Task to complete: Print, exactly as they stand, the lines from the start of the listing to the line containing "and the camera.", inclusive.

::::::::::

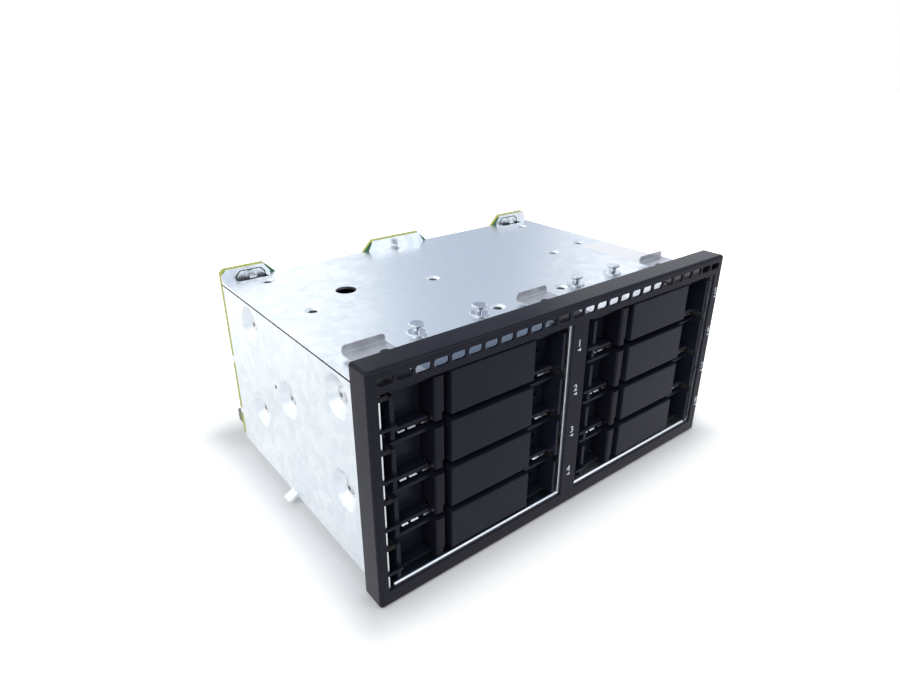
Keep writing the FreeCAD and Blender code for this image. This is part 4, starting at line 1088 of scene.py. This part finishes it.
@dataclass
class Studio:
    """The floor, the lamps, the surroundings and the camera.

    Attributes:
        camera_place: where the camera stands.
        azimuth: its turn about the vertical, in degrees.
        elevation: how far it looks down, in degrees.
        roll: its roll, in degrees.
        lens: its focal length in millimetres.
        sensor: its sensor's width in millimetres.
        clip: the nearest and the farthest that it sees.
        floor_size: the length of the floor's side.
        floor_drop: how far the floor is below the cage.
        floor_colour: the floor's colour.
        floor_roughness: how matt the floor is.
        floor_glow: the colour of the floor's glow.
        mirror_strength: how bright the surroundings are for glossy rays, with 1 as plain.
        lamp_size: the length of a lamp's side.
        aim: the point that the lamps look at.
    """

    camera_place: Vector
    azimuth: float = -37.65
    elevation: float = 24.53
    roll: float = -0.21
    lens: float = 25.0
    sensor: float = 36.0
    clip: Pair = (0.01, 50.0)
    floor_size: float = 6.0
    floor_drop: float = 0.2 * MM
    floor_colour: Colour = (0.8, 0.8, 0.8)
    floor_roughness: float = 0.7
    floor_glow: Colour = (1.0, 0.995, 0.96)
    mirror_strength: float = 1.5
    lamp_size: float = 0.9
    aim: tuple[float, float, float] = (0.0, 0.0, 0.04)

    def add_camera(self) -> None:
        """Stands the camera at its place and turns it."""
        data = bpy.data.cameras.new("camera")
        data.lens = self.lens
        data.sensor_width = self.sensor
        data.clip_start, data.clip_end = self.clip
        camera = bpy.data.objects.new("camera", data)
        bpy.context.scene.collection.objects.link(camera)
        turn = Matrix.Rotation(math.radians(self.azimuth), 4, "Z")
        turn = turn @ Matrix.Rotation(math.radians(90.0 - self.elevation), 4, "X")
        turn = turn @ Matrix.Rotation(math.radians(self.roll), 4, "Z")
        camera.matrix_world = Matrix.Translation(self.camera_place) @ turn
        bpy.context.scene.camera = camera

    def add_floor(self) -> None:
        """Lays a pale floor that keeps the shadow and turns white away from the cage."""
        half = self.floor_size / 2
        corners = [(-half, -half, 0.0), (half, -half, 0.0), (half, half, 0.0), (-half, half, 0.0)]
        mesh = bpy.data.meshes.new("floor")
        mesh.from_pydata(corners, [], [(0, 1, 2, 3)])
        floor = bpy.data.objects.new("floor", mesh)
        bpy.context.scene.collection.objects.link(floor)
        floor.location.z = -self.floor_drop
        graph = MaterialGraph("pale_floor")
        graph.set("Base Color", (*self.floor_colour, 1.0))
        graph.set("Roughness", self.floor_roughness)
        path = graph.add("ShaderNodeLightPath").outputs
        seen = self.levels(graph, self.clearance(graph), FLOOR_SEEN)
        mirrored = self.levels(graph, graph.place("Y"), FLOOR_MIRRORED)
        glow = graph.maths("ADD", graph.product(path["Is Camera Ray"], seen),
                           graph.product(path["Is Glossy Ray"], mirrored))
        graph.set("Emission Color", (*self.floor_glow, 1.0))
        graph.set("Emission Strength", glow)
        mesh.materials.append(graph.material)

    @staticmethod
    def clearance(graph: MaterialGraph) -> bpy.types.NodeSocket:
        """How far a point of the floor is from the cage's footprint, in metres.

        Args:
            graph: the floor's node tree.

        Returns:
            The distance, and 0 under the cage.
        """
        half_width, half_depth, _ = CAD_BOX[1]
        outside = graph.coordinates
        for operation, value in (("ABSOLUTE", None), ("SUBTRACT", (half_width, half_depth, 1.0)),
                                 ("MAXIMUM", (0.0, 0.0, 0.0))):
            step = graph.add("ShaderNodeVectorMath")
            step.operation = operation
            graph.link(outside, step.inputs[0])
            if value is not None:
                step.inputs[1].default_value = value
            outside = step.outputs["Vector"]
        length = graph.add("ShaderNodeVectorMath")
        length.operation = "LENGTH"
        graph.link(outside, length.inputs[0])
        return length.outputs["Value"]

    @staticmethod
    def levels(graph: Graph, length: bpy.types.NodeSocket, stops: tuple[Pair, ...]) -> bpy.types.NodeSocket:
        """Grey levels along a length.

        Args:
            graph: the node tree to add to.
            length: a length in metres.
            stops: pairs of a length and a level, in order.

        Returns:
            The level.
        """
        start, end = stops[0][0], stops[-1][0]
        return graph.ramp(graph.rise(length, start, end),
                          [((place - start) / (end - start), (level,) * 3) for place, level in stops])

    def add_world(self) -> None:
        """Surrounds the scene: white for the camera, screens for glossy rays, and a sky for the rest."""
        world = bpy.data.worlds.new("studio")
        bpy.context.scene.world = world
        world.use_nodes = True
        graph = Graph(world.node_tree)
        output = graph.add("ShaderNodeOutputWorld")
        background = graph.add("ShaderNodeBackground")
        graph.link(background.outputs["Background"], output.inputs["Surface"])
        direction = graph.add("ShaderNodeTexCoord").outputs["Generated"]
        sky = graph.ramp(graph.part(direction, "Z"), SKY)
        bearing = graph.maths("ARCTAN2", graph.part(direction, "X"), graph.part(direction, "Y"))
        around = graph.maths("MULTIPLY_ADD", bearing, 0.5 / math.pi, 0.5)
        screens = graph.ramp(around, [(degrees / 360.0 + 0.5, tint) for degrees, tint in MIRRORED_SCREENS])
        path = graph.add("ShaderNodeLightPath").outputs
        lit = graph.mix(path["Is Glossy Ray"], sky, screens)
        graph.link(graph.mix(path["Is Camera Ray"], lit, WHITE), background.inputs["Color"])
        strength = graph.maths("MULTIPLY_ADD", path["Is Glossy Ray"], self.mirror_strength - 1.0, 1.0)
        graph.link(strength, background.inputs["Strength"])

    def add_lamp(self, name: str, place: Vector, power: float) -> None:
        """Hangs one soft square lamp that looks at the cage.

        Args:
            name: the lamp's name.
            place: where it hangs.
            power: its strength in watts.
        """
        data = bpy.data.lights.new(name, "AREA")
        data.size = self.lamp_size
        data.energy = power
        lamp = bpy.data.objects.new(name, data)
        bpy.context.scene.collection.objects.link(lamp)
        lamp.rotation_mode = "QUATERNION"
        lamp.rotation_quaternion = (Vector(self.aim) - place).to_track_quat("-Z", "Y")
        lamp.location = place

    def build(self) -> None:
        """Makes the whole studio."""
        bpy.context.scene.view_settings.view_transform = "Standard"
        self.add_camera()
        self.add_floor()
        self.add_world()
        for name, place, power in LAMPS:
            self.add_lamp(name, Vector(place), power)


def main() -> None:
    """Builds the cage's classes in order, then the studio."""
    logging.basicConfig(level=logging.INFO, format="%(name)s: %(message)s")
    steelwork = Steelwork()
    steelwork.dress()
    steelwork.add_label()
    bezel = Bezel()
    bezel.dress()
    bezel.add_marks()
    Bays().dress()
    backplane = Backplane()
    backplane.dress()
    backplane.add_contacts()
    Studio(CAMERA_PLACE).build()


if __name__ == "__main__":
    main()
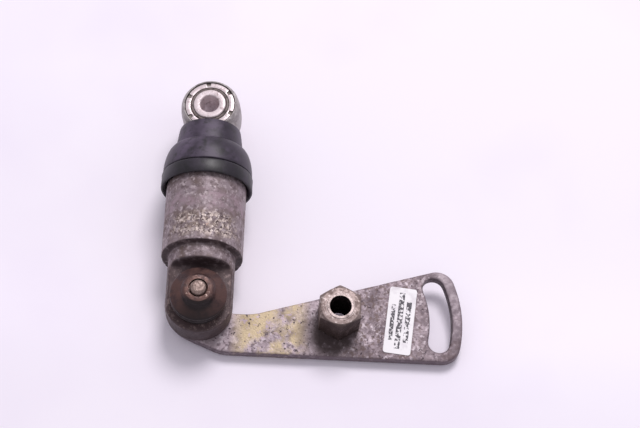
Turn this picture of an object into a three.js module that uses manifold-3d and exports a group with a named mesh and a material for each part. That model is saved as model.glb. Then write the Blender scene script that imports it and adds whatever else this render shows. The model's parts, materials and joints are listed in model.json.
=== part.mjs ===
// Hydraulic belt tensioner strut on a slotted adjusting lever.
//
// Working frame, in millimetres: the pivot pin stands on the Z axis, the damper lies along +Y,
// and the lever runs along +X. Z = 0 is the height of the damper's own axis. At the end the whole
// assembly is moved so that its origin is at the centre of the bottom of its box.

import * as THREE from 'three';
import { mergeVertices } from 'three/addons/utils/BufferGeometryUtils.js';
import Module from 'manifold-3d';

const wasm = await Module();
wasm.setup();

// ---------------------------------------------------------------- driving dimensions (mm, degrees)
// Round pieces are sized from the inside out: each wall or clearance is set here, and the radii that
// follow from them are worked out further down.

const FIT = 0.2;                  // clearance between pieces that seat in one another
const RUNNING_GAP = 0.3;          // clearance between faces that slide or turn past each other

// Lever
const LEVER_TOP_Z = -7.5;
const LEVER_THICKNESS = 6.2;
const LEVER_INSIDE_TONGUE = 1.6;  // the lever's round end is this much smaller than the tongue's
const LEVER_FLANK_ANGLE = 15;     // where the upper flank leaves the round end
const LEVER_FLANK_FILLET = 2.5;
const LEVER_THROAT_RADIUS = 30;   // hollow between the throat's floor and the upper edge
const LEVER_THROAT_Y = -0.8;
const LEVER_HEEL_ANGLE = -112.5;  // where the lower flank leaves the round end
const LEVER_HEEL_RADIUS = 20;
const LEVER_LOWER_Y = -23.5;      // the straight lower edge
const LEVER_UPPER_START = { x: 34.3, y: 0.8 };
const LEVER_UPPER_SLOPE = 17;     // slope of the upper edge
const LEVER_CORNER_RADIUS = 10;
const LEVER_EDGE_BREAK = 0.5;

// Adjusting slot, an arc about the nut
const SLOT_RADIUS = 56.35;
const SLOT_WIDTH = 11.9;
const SLOT_RIM = 6.1;             // left between the slot and the lever's end arc
const SLOT_FROM_ANGLE = -11;
const SLOT_TO_ANGLE = 21.5;

// Nut, its pilot set in the lever
const NUT_CENTRE = { x: 76, y: -1.3 };
const NUT_ACROSS_FLATS = 22;
const NUT_HEIGHT = 18.7;
const NUT_TURN = 32;              // turn of a corner from the lever's length
const NUT_BORE_RADIUS = 5.9;
const NUT_TOP_CHAMFER = 1.1;
const NUT_LAND_WALL = 1.6;
const NUT_LAND_HEIGHT = 0.4;
const NUT_PILOT_WALL = 2.3;

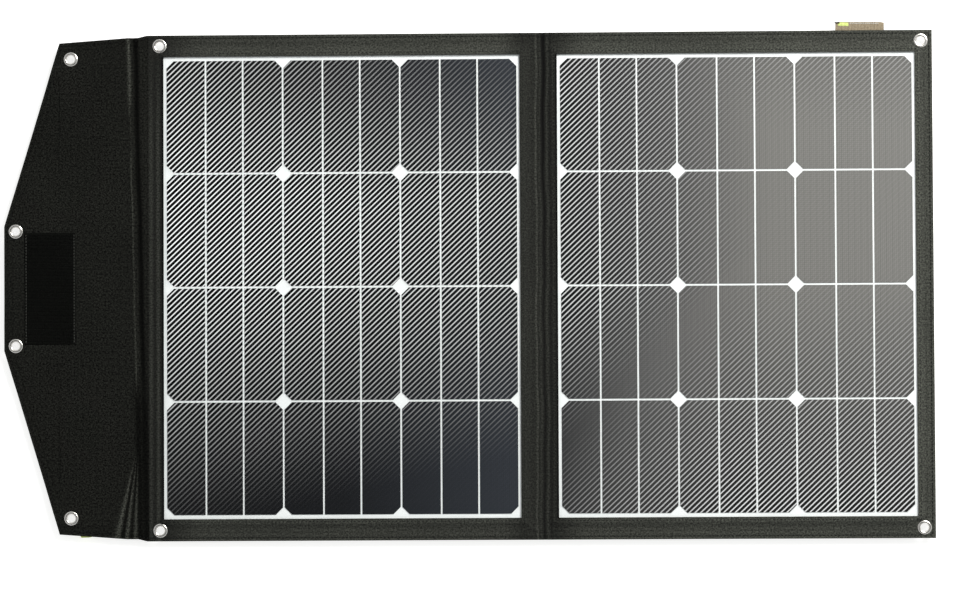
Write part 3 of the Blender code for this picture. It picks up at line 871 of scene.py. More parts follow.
@dataclass(frozen=True)
class ClothRelief:
    """Heights of the cloth over the whole panel. Neighbouring pieces read the same heights, so they meet
    with no step.
    """

    windows: tuple[Rect, ...]
    eyelets: tuple[tuple[float, float], ...]
    flap_eyelets: tuple[tuple[float, float], ...]
    level: float
    lip: float
    under: float
    south: float
    north: float
    east: float
    fold: float
    flap_root: float
    shoulder: float
    tip: float
    tip_half: float
    shoulder_half: float
    root_half: float

    @property
    def middle(self) -> float:
        """The y of the panel's long centre line."""
        return 0.5 * (self.south + self.north)

    def half_height(self, x: Array) -> Array:
        """Half the cloth's height at each x: straight runs between the flap's tip, shoulder and root, then
        the panel's own.
        """
        stations = [self.tip, self.shoulder, self.flap_root, self.flap_root + 0.012, self.flap_root + 0.022]
        halves = [
            self.tip_half,
            self.shoulder_half,
            self.root_half,
            self.root_half,
            0.5 * (self.north - self.south),
        ]
        return np.interp(x, stations, halves)

    def rim(self, x: Array, y: Array) -> Array:
        """How far each point is inside the cloth's outline: the gap to the slanting edge times the edge's
        cosine, or the gap to an end.
        """
        half = self.half_height(x)
        slope = (self.half_height(x + 1e-4) - self.half_height(x - 1e-4)) / 2e-4
        side = (half - np.abs(y - self.middle)) / np.sqrt(1.0 + slope**2)
        return np.minimum(np.minimum(side, self.east - x), x - self.tip)

    def beside_window(self, x: Array, y: Array) -> Array:
        """How far each point is outside the nearest window: the greatest of its distances past the four
        sides.
        """
        gaps = [np.maximum.reduce([w - x, x - e, s - y, y - n]) for w, e, s, n in self.windows]
        return np.minimum.reduce(gaps)

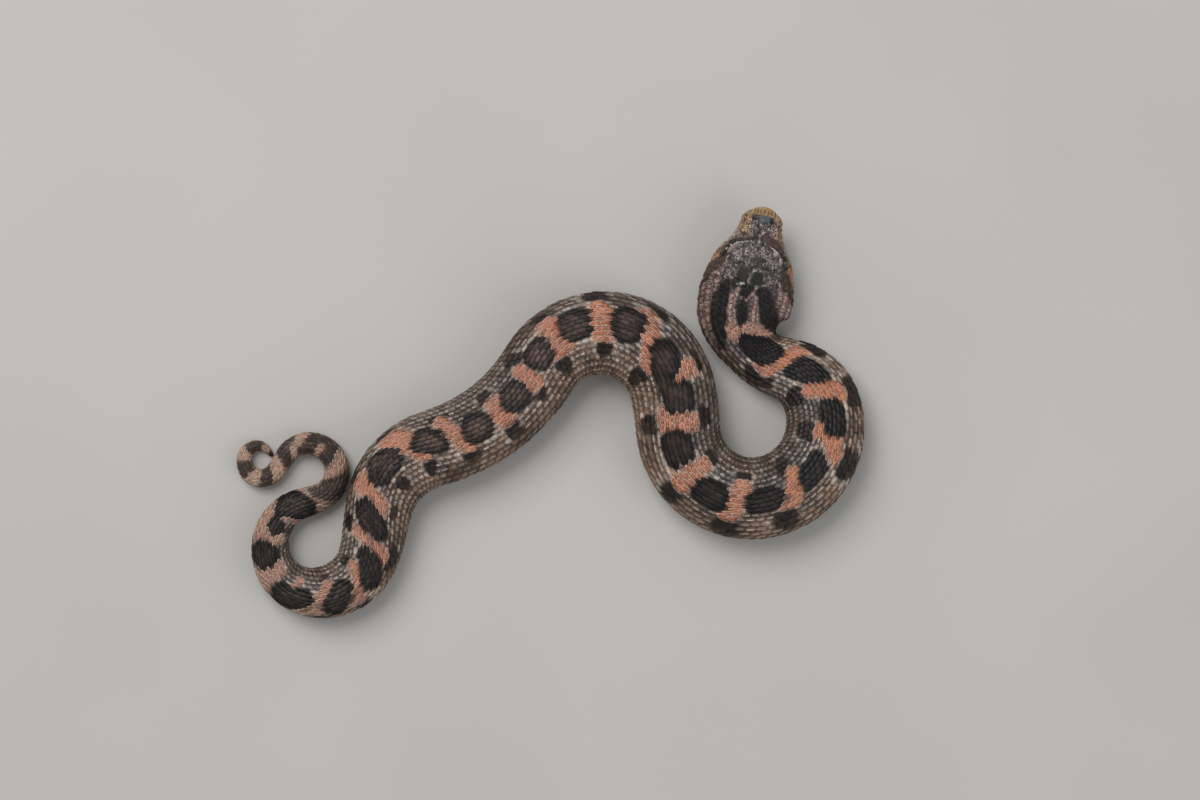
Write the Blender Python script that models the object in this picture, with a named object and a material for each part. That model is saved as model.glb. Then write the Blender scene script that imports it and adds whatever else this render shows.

::::::::::

Task result:
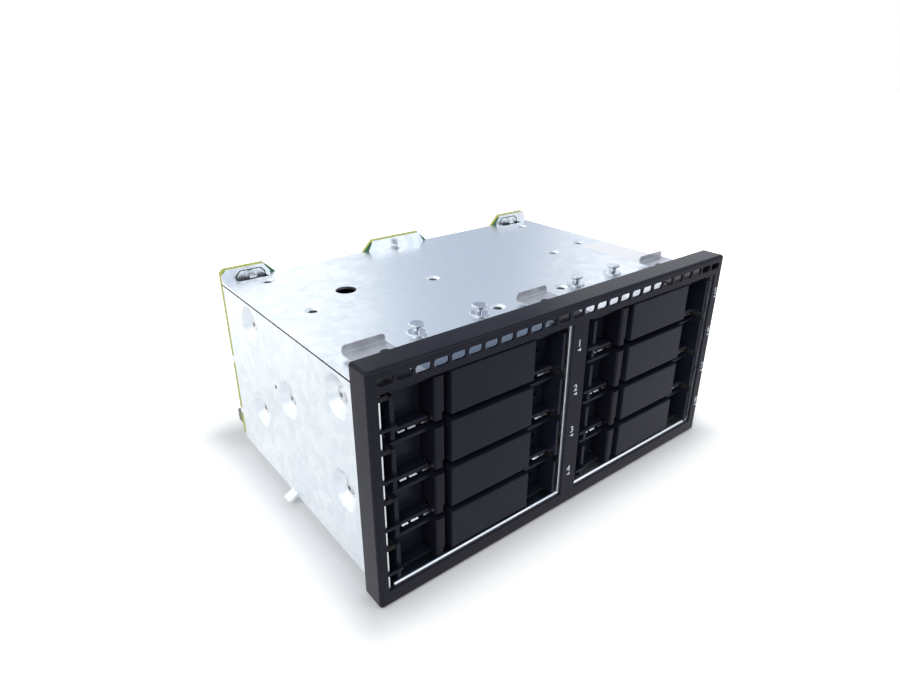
Keep writing the FreeCAD and Blender code for this image. This is part 4, starting at line 1088 of scene.py. This part finishes it.
@dataclass
class Studio:
    """The floor, the lamps, the surroundings and the camera.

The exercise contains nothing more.